Cruzando mais dados do que os estudos anteriores, Medeiros e
Barbosa chegaram às seguintes conclusões até o momento: “1- O crescimento foi
altamente concentrado. Cerca de 82% de todo o crescimento foi apropriado por
apenas 10% dos trabalhadores. 2- O crescimento econômico entre 1960 e 1970 foi
pró-ricos. A economia os favoreceu desproporcionalmente e deixou os pobres para
trás. 3- Houve grande aumento da desigualdade de renda”. Esse último ponto já
havia sido registrado em pesquisas anteriores.
Na verdade, segundo o estudo, houve “recessão” para pelo
menos um terço dos trabalhadores e houve estagnação para 40% outros. “Somados,
70% dos trabalhadores não tiveram qualquer ganho.”

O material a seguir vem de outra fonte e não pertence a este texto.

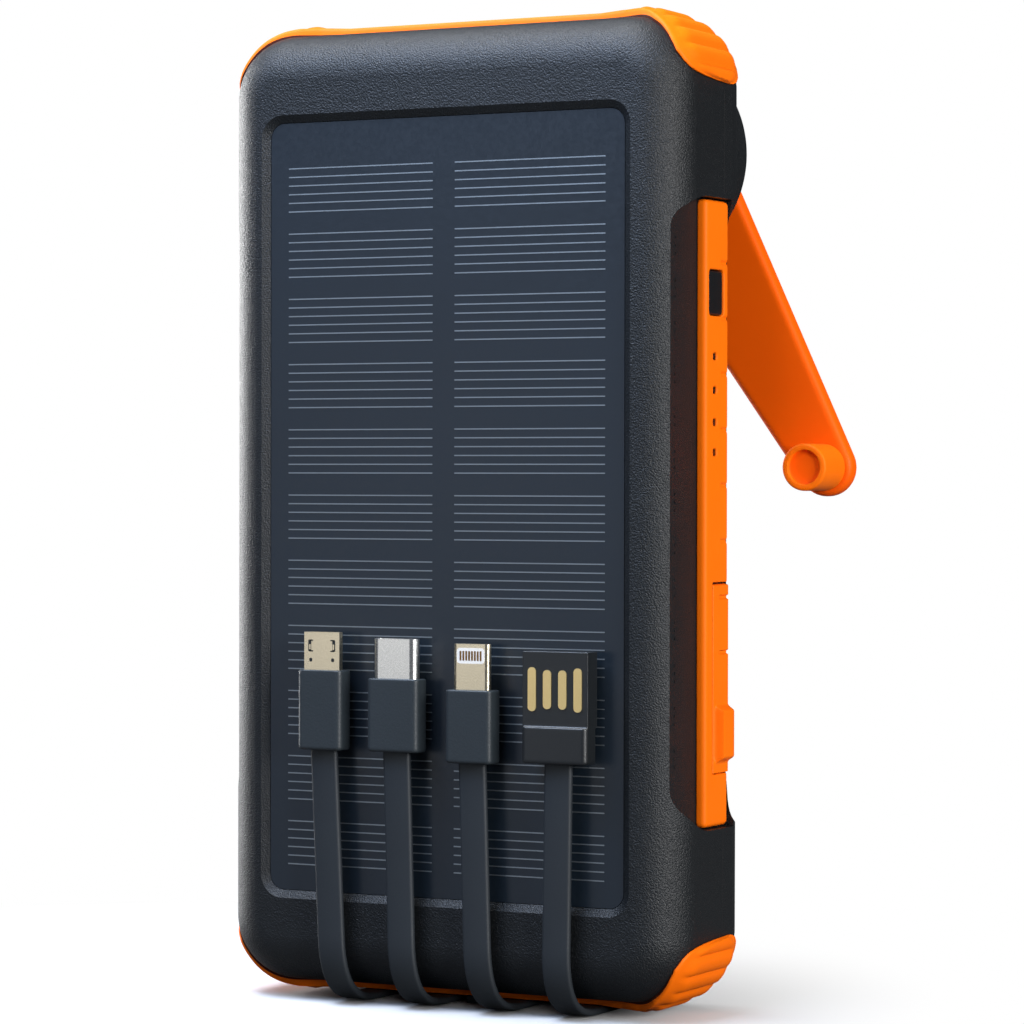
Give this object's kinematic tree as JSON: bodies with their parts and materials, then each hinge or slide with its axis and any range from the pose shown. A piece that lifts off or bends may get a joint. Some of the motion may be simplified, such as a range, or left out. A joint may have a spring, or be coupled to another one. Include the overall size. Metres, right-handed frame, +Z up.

Por esse motivo, dizem os professores, “não é correto chamar
o período de ‘fase do milagre econômico da ditadura’. Uma expressão que
descreva melhor o período seria ‘fase do crescimento pró-ricos da ditadura”. Os
professores aprofundarão as análises dos períodos posteriores antes de concluir
o estudo.
Nos dias dolorosos que vivemos, a população tenta se
proteger de um inimigo mortal e perigoso, enquanto o presidente, um admirador
da ditadura, ensaia baixar decretos para tirar poderes de governadores e diz
sem qualquer simpatia à vida humana e em péssimo português: “Vocês acham que
morrerão gente com o passar do tempo? Morrerão”. Para mostrar que fala sério, o
governo fez ontem um teatro para mostrar que o ministro da Saúde, Luiz Henrique
Mandetta, fica no cargo, mas tutelado.